How does Agile save costs?
Agile teams deliver work regularly and in iterations, with the end product broken down into smaller batches of a pre-determined time period (known as sprints), starting with a minimum viable product (MVP). Over a few weeks they will develop a key aspect of the product and release it for testing and feedback. Subsequently, they will draw on this feedback to plan the next development iteration.
Using Agile as a project delivery methodology could help your business get away from putting unnecessary effort and budget into long design and development phases to end up with a product that doesn’t meet your business or client needs. Agile approaches look to avoid this common pitfall of over-engineering solutions and spending extortionate amounts of money before even entering the development phase.
How does Agile increase quality?
The last thing businesses want to do is spend their resources on developing a product or solution which does not work for the end user. You might think that following a rigorous process to gather requirements before development starts and by having a really thorough understanding of what your end user wants would decrease the risk of this happening. Not necessarily, as requirements can change over time and what if the outcome the end user thinks is really needed just doesn’t work in practice?

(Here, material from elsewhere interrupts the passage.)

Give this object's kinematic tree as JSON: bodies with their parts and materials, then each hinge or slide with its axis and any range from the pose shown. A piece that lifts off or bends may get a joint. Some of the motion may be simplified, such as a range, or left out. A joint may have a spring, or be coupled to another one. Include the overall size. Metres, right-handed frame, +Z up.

A key point in the Agile Manifesto is ‘working outputs being delivered frequently’. In a practical sense this means breaking down the development of your product into iterative development periods (sprints), whereby at the end of each sprint there is a working solution for you to test with the end user. Bringing a user’s requirements to life and giving them the opportunity to test will mean they can provide really valuable feedback that you can act upon during the development process. This ultimately means that the finished product is of far more value to those it is designed for.